Begin Information provided
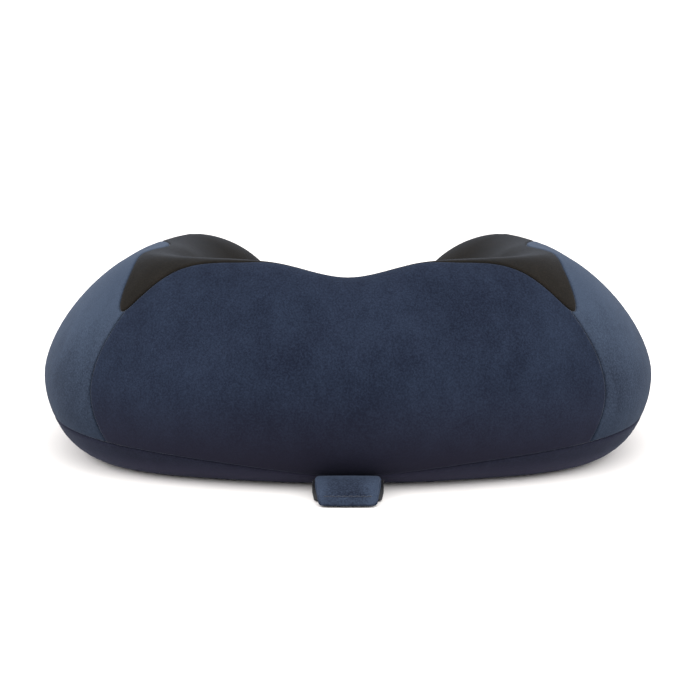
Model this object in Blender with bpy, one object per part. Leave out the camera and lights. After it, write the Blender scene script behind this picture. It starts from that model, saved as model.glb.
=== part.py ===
"""U shaped memory-foam neck pillow in a zipped velour cover.

The pillow stands on its flat base. The neck axis is vertical, the back of the pillow faces -Y and
the gap between the arms faces +Y. Every layer of the pillow is the same closed surface, set in by its
own depth: velour panels outside, then the knitted liner, then the foam. The surface is swept round the
neck axis as half sections, from the crest down to the base, on the outer side, round the tip of each
arm and back along the neck side.

Lengths below are millimetres and angles are degrees; objects are made in metres, +Z up.
"""
import math

import bmesh
import bpy
from mathutils import Vector

MM = 0.001

# ---- Driving dimensions: plan of the pillow -------------------------------------------------------
NECK_AXIS_Y = 14.0          # the neck axis lies ahead of the origin, because the loop sticks out behind
ARM_END = 128.0             # angle from the back's middle at which an arm starts to round off
TIP_LENGTH = 53.5           # how far an arm's rounded tip reaches past ARM_END
OUTER_RADIUS = ((0, 121.0), (30, 129.5), (60, 152.5), (90, 150.0), (ARM_END, 145.0))
NECK_RADIUS = ((0, 63.0), (45, 61.0), (90, 58.0), (ARM_END, 56.0))
CREST_INSET = ((0, 35.5), (57, 44.5), (90, 59.5), (ARM_END, 40.0))    # outer wall to crest, in plan

# ---- Driving dimensions: heights and roundness ---------------------------------------------------
CREST_HEIGHT = ((0, 96.0), (25, 102.5), (57, 101.5), (90, 97.0), (ARM_END, 92.0))
OUTER_WIDEST_Z = 37.5       # height at which the outer wall is widest
NECK_WIDEST_Z = 45.0        # the same for the neck wall
OUTER_POWER = 1.55          # superellipse power of the outer slope: 2 is round, 1 is a straight slope
NECK_POWER = 2.0
OUTER_FOOT_ROUND = 28.0     # width of the rounding under the outer wall
NECK_FOOT_ROUND = 9.0

# ---- Driving dimensions: seams -------------------------------------------------------------------
SIDE_SEAM = 52.2            # angle of the seam between the back panel and a side panel
SIDE_SEAM_BOW = 3.0         # how far that seam bows forward at half height
SIDE_SEAM_LOW_Z = 16.0
SIDE_SEAM_HIGH_Z = 78.0
TOP_SEAM_RISE = 86.0        # slope angle of the top seam: 90 is the crest, 0 is the widest line
TOP_SEAM_FALL = 20.0        # how much lower the top seam is by ARM_END, and from which angle it falls
TOP_SEAM_FALL_FROM = 93.0
NOTCH_DEPTH = 41.0          # the charcoal panel reaches this much lower where it meets the side seam
NOTCH_ANGLE = 52.8
NOTCH_WIDTH = 5.2
BASE_SEAM_HEIGHT = ((0, 6.0), (30, 12.0), (62, 18.5), (ARM_END, 20.0))
NECK_BASE_SEAM_HEIGHT = 18.0
TIP_SEAM_TURN = 80.0        # how far round an arm's tip the side panel ends
TIP_SEAM_RISE = 12.0        # slope angle to which the top seam has come down there
NECK_ROW_RISE = 60.0        # slope angle of the matching row on the neck side, where there is no seam

# ---- Driving dimensions: layers ------------------------------------------------------------------
VELOUR = 1.5
LAYER_GAP = 0.3
LINER = 0.6
SEAM_GAP = 0.25             # each panel stops this short of the seam line
LINER_DEPTH = VELOUR + LAYER_GAP
FOAM_DEPTH = LINER_DEPTH + LINER + LAYER_GAP

# ---- Stations of the surface ---------------------------------------------------------------------
ARC_STATIONS = (0, 11, 22, 32, 41, 46.5, SIDE_SEAM, 54.5, 61, 71, 82, 93, 104, 116)
TURN_STATIONS = (20, 40, 60, TIP_SEAM_TURN, 100, 120, 140, 160)
FOOT_ROWS = 2               # rows from the base contact to the base seam
LOW_ROWS = 2                # rows from the base seam to the widest line
SLOPE_ROWS = 4              # rows from the widest line to the top seam
CREST_ROWS = 3              # rows from the top seam to the crest
ROWS = FOOT_ROWS + LOW_ROWS + SLOPE_ROWS + CREST_ROWS
TOP_SEAM_ROW = ROWS - CREST_ROWS

# ---- Driving dimensions: zip in the base ---------------------------------------------------------
ZIP_Y = NECK_AXIS_Y - 80.0
SLOT_HALF_LENGTH = 54.0
SLOT_HALF_WIDTH = 5.0
SLOT_LIP = 1.5
SLOT_LIP_TOP = 3.0
TAPE_HALF_LENGTH = 58.0
TAPE_EDGE = 0.9             # each tape starts this far from the middle line
TAPE_WIDTH = 7.1
TAPE_Z = 3.3
TAPE_THICKNESS = 0.4
COIL_HALF_LENGTH = 57.0
COIL_Z = 3.9
COIL_HEIGHT = 1.4
COIL_WIDTH = 1.7
COIL_PITCH = 3.0
COIL_CUT = 0.4
WINDOW_HALF_LENGTH = 62.0   # opening of the liner over the zip, and the relief in the foam
WINDOW_HALF_WIDTH = 10.5
RELIEF_TOP = 8.0
SLIDER_REST_X = -46.0
SLIDER_HALF_LENGTH = 4.5
SLIDER_HALF_WIDTH = 3.7
PULL_AXIS_Z = 1.6
PULL_THICKNESS = 0.7
PULL_LENGTH = 13.0
PULL_HALF_WIDTH = 2.3
STOPS = (("left", -52.2), ("right", 45.2))
STOP_HALF_LENGTH = 1.0
STOP_HALF_WIDTH = 3.0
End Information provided
Your task is to print the whole listing again exactly.

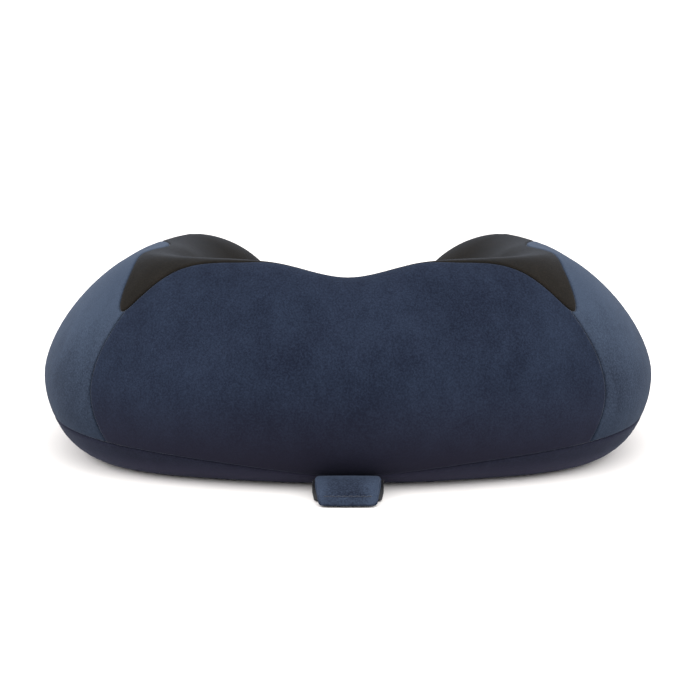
Model this object in Blender with bpy, one object per part. Leave out the camera and lights. After it, write the Blender scene script behind this picture. It starts from that model, saved as model.glb.
=== part.py ===
"""U shaped memory-foam neck pillow in a zipped velour cover.

The pillow stands on its flat base. The neck axis is vertical, the back of the pillow faces -Y and
the gap between the arms faces +Y. Every layer of the pillow is the same closed surface, set in by its
own depth: velour panels outside, then the knitted liner, then the foam. The surface is swept round the
neck axis as half sections, from the crest down to the base, on the outer side, round the tip of each
arm and back along the neck side.

Lengths below are millimetres and angles are degrees; objects are made in metres, +Z up.
"""
import math

import bmesh
import bpy
from mathutils import Vector

MM = 0.001

# ---- Driving dimensions: plan of the pillow -------------------------------------------------------
NECK_AXIS_Y = 14.0          # the neck axis lies ahead of the origin, because the loop sticks out behind
ARM_END = 128.0             # angle from the back's middle at which an arm starts to round off
TIP_LENGTH = 53.5           # how far an arm's rounded tip reaches past ARM_END
OUTER_RADIUS = ((0, 121.0), (30, 129.5), (60, 152.5), (90, 150.0), (ARM_END, 145.0))
NECK_RADIUS = ((0, 63.0), (45, 61.0), (90, 58.0), (ARM_END, 56.0))
CREST_INSET = ((0, 35.5), (57, 44.5), (90, 59.5), (ARM_END, 40.0))    # outer wall to crest, in plan

# ---- Driving dimensions: heights and roundness ---------------------------------------------------
CREST_HEIGHT = ((0, 96.0), (25, 102.5), (57, 101.5), (90, 97.0), (ARM_END, 92.0))
OUTER_WIDEST_Z = 37.5       # height at which the outer wall is widest
NECK_WIDEST_Z = 45.0        # the same for the neck wall
OUTER_POWER = 1.55          # superellipse power of the outer slope: 2 is round, 1 is a straight slope
NECK_POWER = 2.0
OUTER_FOOT_ROUND = 28.0     # width of the rounding under the outer wall
NECK_FOOT_ROUND = 9.0

# ---- Driving dimensions: seams -------------------------------------------------------------------
SIDE_SEAM = 52.2            # angle of the seam between the back panel and a side panel
SIDE_SEAM_BOW = 3.0         # how far that seam bows forward at half height
SIDE_SEAM_LOW_Z = 16.0
SIDE_SEAM_HIGH_Z = 78.0
TOP_SEAM_RISE = 86.0        # slope angle of the top seam: 90 is the crest, 0 is the widest line
TOP_SEAM_FALL = 20.0        # how much lower the top seam is by ARM_END, and from which angle it falls
TOP_SEAM_FALL_FROM = 93.0
NOTCH_DEPTH = 41.0          # the charcoal panel reaches this much lower where it meets the side seam
NOTCH_ANGLE = 52.8
NOTCH_WIDTH = 5.2
BASE_SEAM_HEIGHT = ((0, 6.0), (30, 12.0), (62, 18.5), (ARM_END, 20.0))
NECK_BASE_SEAM_HEIGHT = 18.0
TIP_SEAM_TURN = 80.0        # how far round an arm's tip the side panel ends
TIP_SEAM_RISE = 12.0        # slope angle to which the top seam has come down there
NECK_ROW_RISE = 60.0        # slope angle of the matching row on the neck side, where there is no seam

# ---- Driving dimensions: layers ------------------------------------------------------------------
VELOUR = 1.5
LAYER_GAP = 0.3
LINER = 0.6
SEAM_GAP = 0.25             # each panel stops this short of the seam line
LINER_DEPTH = VELOUR + LAYER_GAP
FOAM_DEPTH = LINER_DEPTH + LINER + LAYER_GAP

# ---- Stations of the surface ---------------------------------------------------------------------
ARC_STATIONS = (0, 11, 22, 32, 41, 46.5, SIDE_SEAM, 54.5, 61, 71, 82, 93, 104, 116)
TURN_STATIONS = (20, 40, 60, TIP_SEAM_TURN, 100, 120, 140, 160)
FOOT_ROWS = 2               # rows from the base contact to the base seam
LOW_ROWS = 2                # rows from the base seam to the widest line
SLOPE_ROWS = 4              # rows from the widest line to the top seam
CREST_ROWS = 3              # rows from the top seam to the crest
ROWS = FOOT_ROWS + LOW_ROWS + SLOPE_ROWS + CREST_ROWS
TOP_SEAM_ROW = ROWS - CREST_ROWS

# ---- Driving dimensions: zip in the base ---------------------------------------------------------
ZIP_Y = NECK_AXIS_Y - 80.0
SLOT_HALF_LENGTH = 54.0
SLOT_HALF_WIDTH = 5.0
SLOT_LIP = 1.5
SLOT_LIP_TOP = 3.0
TAPE_HALF_LENGTH = 58.0
TAPE_EDGE = 0.9             # each tape starts this far from the middle line
TAPE_WIDTH = 7.1
TAPE_Z = 3.3
TAPE_THICKNESS = 0.4
COIL_HALF_LENGTH = 57.0
COIL_Z = 3.9
COIL_HEIGHT = 1.4
COIL_WIDTH = 1.7
COIL_PITCH = 3.0
COIL_CUT = 0.4
WINDOW_HALF_LENGTH = 62.0   # opening of the liner over the zip, and the relief in the foam
WINDOW_HALF_WIDTH = 10.5
RELIEF_TOP = 8.0
SLIDER_REST_X = -46.0
SLIDER_HALF_LENGTH = 4.5
SLIDER_HALF_WIDTH = 3.7
PULL_AXIS_Z = 1.6
PULL_THICKNESS = 0.7
PULL_LENGTH = 13.0
PULL_HALF_WIDTH = 2.3
STOPS = (("left", -52.2), ("right", 45.2))
STOP_HALF_LENGTH = 1.0
STOP_HALF_WIDTH = 3.0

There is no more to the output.